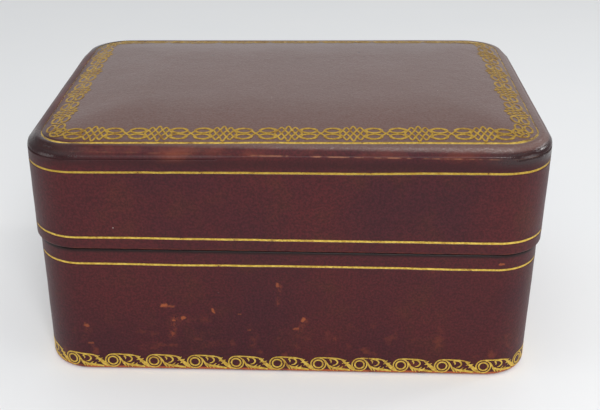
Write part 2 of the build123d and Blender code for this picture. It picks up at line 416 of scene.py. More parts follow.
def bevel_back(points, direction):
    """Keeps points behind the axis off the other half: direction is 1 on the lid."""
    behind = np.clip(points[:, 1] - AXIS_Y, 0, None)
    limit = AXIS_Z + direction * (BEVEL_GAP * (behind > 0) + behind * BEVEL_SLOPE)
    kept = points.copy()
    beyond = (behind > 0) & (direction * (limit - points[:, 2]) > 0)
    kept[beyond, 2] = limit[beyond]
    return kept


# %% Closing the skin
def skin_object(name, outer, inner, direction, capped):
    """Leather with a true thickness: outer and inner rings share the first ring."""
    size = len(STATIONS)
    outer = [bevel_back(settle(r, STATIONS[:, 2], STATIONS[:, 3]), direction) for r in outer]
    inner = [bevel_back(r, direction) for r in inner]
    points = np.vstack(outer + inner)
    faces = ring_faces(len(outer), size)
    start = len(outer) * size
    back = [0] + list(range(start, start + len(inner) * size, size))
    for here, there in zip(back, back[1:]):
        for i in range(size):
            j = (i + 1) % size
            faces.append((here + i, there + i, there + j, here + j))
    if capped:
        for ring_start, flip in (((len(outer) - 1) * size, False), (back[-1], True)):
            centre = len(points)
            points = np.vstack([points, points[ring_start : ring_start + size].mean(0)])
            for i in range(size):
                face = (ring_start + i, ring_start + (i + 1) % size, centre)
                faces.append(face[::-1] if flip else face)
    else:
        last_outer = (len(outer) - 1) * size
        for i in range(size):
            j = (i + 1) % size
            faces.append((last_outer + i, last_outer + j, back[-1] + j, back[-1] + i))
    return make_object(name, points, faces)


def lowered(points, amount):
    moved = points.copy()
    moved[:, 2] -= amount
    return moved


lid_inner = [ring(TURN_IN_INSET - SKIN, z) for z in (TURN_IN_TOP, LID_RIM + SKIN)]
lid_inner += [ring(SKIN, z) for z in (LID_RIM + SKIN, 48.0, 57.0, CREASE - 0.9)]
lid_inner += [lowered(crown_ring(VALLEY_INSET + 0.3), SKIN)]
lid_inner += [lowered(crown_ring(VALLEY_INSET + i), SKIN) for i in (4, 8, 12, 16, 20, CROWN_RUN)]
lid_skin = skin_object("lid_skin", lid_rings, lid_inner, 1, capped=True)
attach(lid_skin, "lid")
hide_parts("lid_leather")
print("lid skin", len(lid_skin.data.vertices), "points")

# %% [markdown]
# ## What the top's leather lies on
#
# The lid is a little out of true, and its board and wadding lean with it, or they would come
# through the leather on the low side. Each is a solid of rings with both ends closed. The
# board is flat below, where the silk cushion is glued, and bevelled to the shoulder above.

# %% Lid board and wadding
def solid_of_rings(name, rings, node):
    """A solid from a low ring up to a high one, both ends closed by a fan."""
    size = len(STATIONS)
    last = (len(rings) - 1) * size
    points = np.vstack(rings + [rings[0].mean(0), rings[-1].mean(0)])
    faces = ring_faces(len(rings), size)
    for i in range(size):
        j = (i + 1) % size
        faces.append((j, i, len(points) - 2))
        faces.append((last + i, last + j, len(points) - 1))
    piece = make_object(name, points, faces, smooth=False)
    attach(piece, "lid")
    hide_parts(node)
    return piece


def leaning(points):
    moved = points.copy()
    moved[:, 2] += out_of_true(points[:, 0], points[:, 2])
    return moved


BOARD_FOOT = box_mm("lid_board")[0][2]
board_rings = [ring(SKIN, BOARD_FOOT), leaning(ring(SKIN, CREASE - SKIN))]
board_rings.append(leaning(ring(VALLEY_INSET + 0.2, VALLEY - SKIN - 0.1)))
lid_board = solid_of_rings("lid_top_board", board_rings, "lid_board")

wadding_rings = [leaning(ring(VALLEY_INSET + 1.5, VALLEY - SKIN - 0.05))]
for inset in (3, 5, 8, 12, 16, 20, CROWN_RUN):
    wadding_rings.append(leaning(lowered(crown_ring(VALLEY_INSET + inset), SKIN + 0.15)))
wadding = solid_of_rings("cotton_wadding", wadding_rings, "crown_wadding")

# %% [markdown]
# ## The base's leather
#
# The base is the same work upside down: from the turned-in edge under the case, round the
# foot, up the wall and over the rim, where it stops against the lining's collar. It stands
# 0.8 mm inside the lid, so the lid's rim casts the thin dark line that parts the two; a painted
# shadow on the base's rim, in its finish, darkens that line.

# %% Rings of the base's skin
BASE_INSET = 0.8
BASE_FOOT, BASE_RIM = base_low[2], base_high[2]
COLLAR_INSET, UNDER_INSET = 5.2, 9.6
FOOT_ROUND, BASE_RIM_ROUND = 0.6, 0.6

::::

Problem statement:
Write the listing out again, exactly as shown above.

Task response:
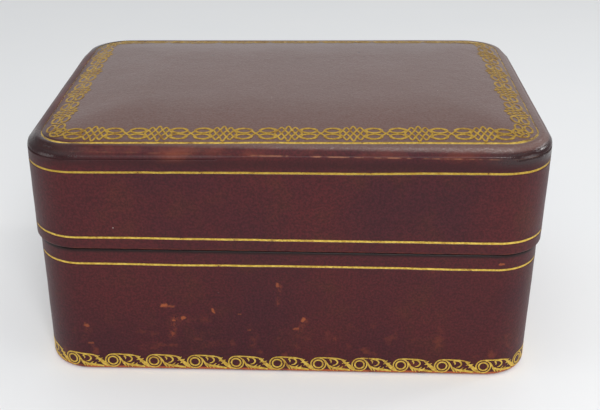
Write part 2 of the build123d and Blender code for this picture. It picks up at line 416 of scene.py. More parts follow.
def bevel_back(points, direction):
    """Keeps points behind the axis off the other half: direction is 1 on the lid."""
    behind = np.clip(points[:, 1] - AXIS_Y, 0, None)
    limit = AXIS_Z + direction * (BEVEL_GAP * (behind > 0) + behind * BEVEL_SLOPE)
    kept = points.copy()
    beyond = (behind > 0) & (direction * (limit - points[:, 2]) > 0)
    kept[beyond, 2] = limit[beyond]
    return kept


# %% Closing the skin
def skin_object(name, outer, inner, direction, capped):
    """Leather with a true thickness: outer and inner rings share the first ring."""
    size = len(STATIONS)
    outer = [bevel_back(settle(r, STATIONS[:, 2], STATIONS[:, 3]), direction) for r in outer]
    inner = [bevel_back(r, direction) for r in inner]
    points = np.vstack(outer + inner)
    faces = ring_faces(len(outer), size)
    start = len(outer) * size
    back = [0] + list(range(start, start + len(inner) * size, size))
    for here, there in zip(back, back[1:]):
        for i in range(size):
            j = (i + 1) % size
            faces.append((here + i, there + i, there + j, here + j))
    if capped:
        for ring_start, flip in (((len(outer) - 1) * size, False), (back[-1], True)):
            centre = len(points)
            points = np.vstack([points, points[ring_start : ring_start + size].mean(0)])
            for i in range(size):
                face = (ring_start + i, ring_start + (i + 1) % size, centre)
                faces.append(face[::-1] if flip else face)
    else:
        last_outer = (len(outer) - 1) * size
        for i in range(size):
            j = (i + 1) % size
            faces.append((last_outer + i, last_outer + j, back[-1] + j, back[-1] + i))
    return make_object(name, points, faces)


def lowered(points, amount):
    moved = points.copy()
    moved[:, 2] -= amount
    return moved


lid_inner = [ring(TURN_IN_INSET - SKIN, z) for z in (TURN_IN_TOP, LID_RIM + SKIN)]
lid_inner += [ring(SKIN, z) for z in (LID_RIM + SKIN, 48.0, 57.0, CREASE - 0.9)]
lid_inner += [lowered(crown_ring(VALLEY_INSET + 0.3), SKIN)]
lid_inner += [lowered(crown_ring(VALLEY_INSET + i), SKIN) for i in (4, 8, 12, 16, 20, CROWN_RUN)]
lid_skin = skin_object("lid_skin", lid_rings, lid_inner, 1, capped=True)
attach(lid_skin, "lid")
hide_parts("lid_leather")
print("lid skin", len(lid_skin.data.vertices), "points")

# %% [markdown]
# ## What the top's leather lies on
#
# The lid is a little out of true, and its board and wadding lean with it, or they would come
# through the leather on the low side. Each is a solid of rings with both ends closed. The
# board is flat below, where the silk cushion is glued, and bevelled to the shoulder above.

# %% Lid board and wadding
def solid_of_rings(name, rings, node):
    """A solid from a low ring up to a high one, both ends closed by a fan."""
    size = len(STATIONS)
    last = (len(rings) - 1) * size
    points = np.vstack(rings + [rings[0].mean(0), rings[-1].mean(0)])
    faces = ring_faces(len(rings), size)
    for i in range(size):
        j = (i + 1) % size
        faces.append((j, i, len(points) - 2))
        faces.append((last + i, last + j, len(points) - 1))
    piece = make_object(name, points, faces, smooth=False)
    attach(piece, "lid")
    hide_parts(node)
    return piece


def leaning(points):
    moved = points.copy()
    moved[:, 2] += out_of_true(points[:, 0], points[:, 2])
    return moved


BOARD_FOOT = box_mm("lid_board")[0][2]
board_rings = [ring(SKIN, BOARD_FOOT), leaning(ring(SKIN, CREASE - SKIN))]
board_rings.append(leaning(ring(VALLEY_INSET + 0.2, VALLEY - SKIN - 0.1)))
lid_board = solid_of_rings("lid_top_board", board_rings, "lid_board")

wadding_rings = [leaning(ring(VALLEY_INSET + 1.5, VALLEY - SKIN - 0.05))]
for inset in (3, 5, 8, 12, 16, 20, CROWN_RUN):
    wadding_rings.append(leaning(lowered(crown_ring(VALLEY_INSET + inset), SKIN + 0.15)))
wadding = solid_of_rings("cotton_wadding", wadding_rings, "crown_wadding")

# %% [markdown]
# ## The base's leather
#
# The base is the same work upside down: from the turned-in edge under the case, round the
# foot, up the wall and over the rim, where it stops against the lining's collar. It stands
# 0.8 mm inside the lid, so the lid's rim casts the thin dark line that parts the two; a painted
# shadow on the base's rim, in its finish, darkens that line.

# %% Rings of the base's skin
BASE_INSET = 0.8
BASE_FOOT, BASE_RIM = base_low[2], base_high[2]
COLLAR_INSET, UNDER_INSET = 5.2, 9.6
FOOT_ROUND, BASE_RIM_ROUND = 0.6, 0.6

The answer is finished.